In other words, he saw the large prevalence of the demand for an “ethnic cleansing” solution among Palestinians.
Anyone who wants to understand why there is not yet a two-state peace needs to understand the reality about Palestinian attitudes that Stuart reveals.
Israel and Defence Aid
It is often brought up that Israel is the world’s largest recipient of US military aid. Israel gets 55% of the US military aid budget, dwarfing second place Egypt, which gets 23%. Why should little Israel get so much of Washington’s military largesse, it is often asked.

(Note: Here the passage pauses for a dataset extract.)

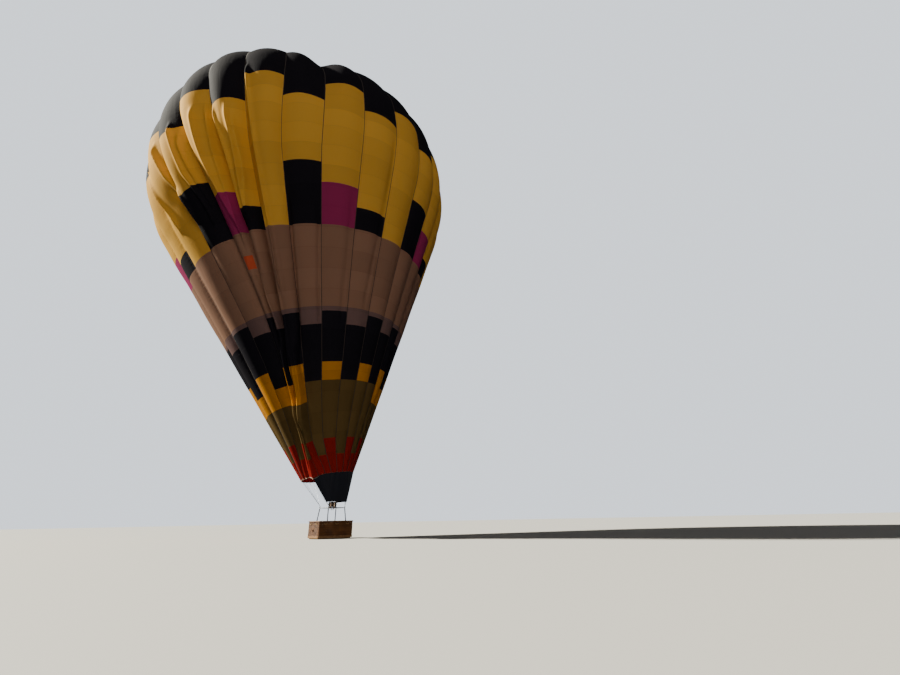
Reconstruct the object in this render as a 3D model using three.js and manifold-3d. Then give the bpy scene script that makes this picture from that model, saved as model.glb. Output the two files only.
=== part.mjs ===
// Hot air balloon, standing over its basket. Millimetres, +Z up.
// The origin lies on the envelope's axis at its centre of lift. The basket and the load frame
// stand level, with the basket's long side along X, and the envelope leans over them.

import * as THREE from 'three';
import { mergeVertices } from 'three/addons/utils/BufferGeometryUtils.js';
import Module from 'manifold-3d';

const wasm = await Module();
wasm.setup();

const GAP = 0.35; // clearance between pieces that touch
const rad = THREE.MathUtils.degToRad;

// Envelope. Distances along its axis are measured from the cone's tip, below the mouth.
const GORES = 28;
const GORE_ANGLE = rad(360 / GORES);
const FIRST_SEAM = rad(30.75); // where gore 1 starts, anticlockwise from +X seen from above
const LEAN = rad(9.4);
const LEAN_TOWARDS = rad(136);
const TIP_RADIUS = 234; // of the cone at its tip, where the burner frame hangs
const WIDEST_RADIUS = 12080; // out to the crests of the gores
const WIDEST_AT = 27180;
const LOWER_CURVE = 11500; // height of the ellipse that the cone runs into
const CAP_HEIGHT = 9160; // from the widest level to the crown
const CAP_EXPONENT = 2.2; // 2 would be an ellipse, and more is squarer at the shoulder
const MOUTH_AT = 3170;
const LIFT_AT = 24100; // the origin
const LOBE_DEPTH = 0.022; // of the seams below the crests, for each unit of radius
const SHELL = 10;
const CONE_ROWS = 3;
const LOWER_ROWS = 3;
const CAP_ROWS = 7; // from the widest level to the ledge that the valve's rim closes on
const GORE_STEPS = [-1, -0.5, 0, 0.5, 1]; // across a gore, from seam to seam

// Crown
const OPENING_RADIUS = 3200;
const LEDGE_RADIUS = 4100;
const TAPE_WIDTH = 44;
const TAPE_THICKNESS = 8;
const TAPE_STEPS = 3;
const HUB_RADIUS = 200;
const CROWN_RING = { outer: 170, inner: 125, height: 22 };
const VALVE_RADIUS = 3700;
const VALVE_CLEARANCE = 14;
const VALVE_STEPS = 6;
const VALVE_PATCH_RADIUS = 120;

// Mouth, flying wires and scoop
const BAND_HEIGHT = 60;
const WIRE_RADIUS = 4;
const SHACKLE = { radius: 24, height: 60 };
const SCOOP = { from: rad(211), to: rad(421), start: 0.13, rows: 3, offset: 34, overlap: 50 };

// Basket
const GROUND_BELOW_TIP = 760;
const BASKET = { length: 2490, width: 1510, corner: 120, wall: 42 };
const RUNNER = { width: 60, height: 60, length: 2300, spacing: 600, battens: 3 };
const FLOOR_THICKNESS = 20;
const RIM = { top: 1080, height: 62, width: 96 };
const FOOT_HOLE = { width: 210, height: 130, above: 500, left: [0], right: [-355, 355] };
const PARTITION = { cross: -250, thickness: 40, top: 1000 };
const CYLINDER = {
  x: [-1045, -728],
  y: 545,
  sides: 16,
  foot: { radius: 122, height: 36 },
  body: { radius: 150, bottom: 90, top: 742 },
  chine: { radius: 146, height: 62 },
  shoulder: { radius: 136, height: 806 },
  collar: { radius: 98, bottom: 846, top: 912 },
};

// Load frame and burner
const FRAME = { x: 609, y: 579, z: 1880, tube: 21, sides: 12 };
const SOCKET = { radius: 30, below: 60, above: 30 };
const LUG = { size: 52, height: 44, root: 2 };
const UPRIGHT = { x: 670, y: 695, radius: 32, sides: 14 };
const GIMBAL = { x: 405, y: 215, bar: 25, height: 40, pin: 10, bore: 10.6, boss: 18, play: 7, proud: 8 };
const BLOCK = { x: 200, y: 60, z: 35 };
const CAN = { x: 140, radius: 130, wall: 8, height: 330, base: 50, stub: 48, sides: 24 };
const HANDLE = { x: 60, radius: 13, length: 120 };

const FINISH = {
  gold: { color: 0xd9a21b, roughness: 0.75 },
  black: { color: 0x17171a, roughness: 0.8 },
  red: { color: 0xa5281c, roughness: 0.75 },
  navy: { color: 0x14161d, roughness: 0.8 },
  steel: { color: 0xb9bcc0, roughness: 0.35, metalness: 1 },
  aluminium: { color: 0xc4c7ca, roughness: 0.4, metalness: 1 },
  wicker: { color: 0x8c6236, roughness: 0.85 },
  leather: { color: 0x5a3a22, roughness: 0.7 },
  padding: { color: 0xc9bda4, roughness: 0.8 },
  plywood: { color: 0xb48a56, roughness: 0.7 },
  hardwood: { color: 0x4a3525, roughness: 0.8 },
};

const balloon = new THREE.Group();

/** Adds a named sub-part to a group. */
function add(group, name, geometry, finish) {
  const mesh = new THREE.Mesh(geometry, new THREE.MeshStandardMaterial(FINISH[finish]));
  mesh.name = name;
  group.add(mesh);
  return mesh;
}

/** A closed solid from points and triangles, turned so that its faces point outwards. */
function closed(points, triangles) {
  const a = new THREE.Vector3();
  let volume = 0;
  for (const [i, j, k] of triangles) {
    volume += points[i].dot(a.crossVectors(points[j], points[k]));
  }
  const order = volume < 0 ? triangles.map(([i, j, k]) => [i, k, j]) : triangles;
  const geometry = new THREE.BufferGeometry().setFromPoints(points);
  geometry.setIndex(order.flat());
  return geometry;
}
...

The answer is that it doesn’t – if you look at defence aid as a whole, of which direct monetary aid is only a tiny sliver of the total. The vast majority of US defence aid to other countries comes in the form of stationing troops there, both as a defensive tripwire and to help with training and military preparedness. This costs the US at least US$85-100 billion annually. Then there is assistance in the form of air and sea patrols of volatile borders and disputed sea areas for US allies.
Israeli academic Hillel Frisch has recently shown in a paper that, if you take these other forms of aid into account, defence aid to Israel is quite limited compared to other US allies.
Frisch estimates, using only the costs of maintaining overseas troops in other countries, that the biggest recipient of US defence aid is Japan, followed by Germany, then South Korea, then Italy. Their packages all dwarf Israel’s – Japan gets the equivalent of US$27 billion, almost nine times Israel’s package, Germany around US$21 billion, almost seven time Israel’s package.
Meanwhile, taking troops into account, Egypt gets more aid than Israel. Even Kuwait and Bahrain get almost as much as Israel.
The bottom line is that Israel is disadvantaged in calculations based on purely monetary aid because of the Israeli tradition of rejecting asking anyone else to directly fight in their defence. A fairer system of looking at defence aid would take into account that Israel does not ask for or want troops or air and sea patrols. And such a more comprehensive accounting of defence aid makes the already strong case that US defence aid to Israel is a good strategic investment for Washington even more convincing.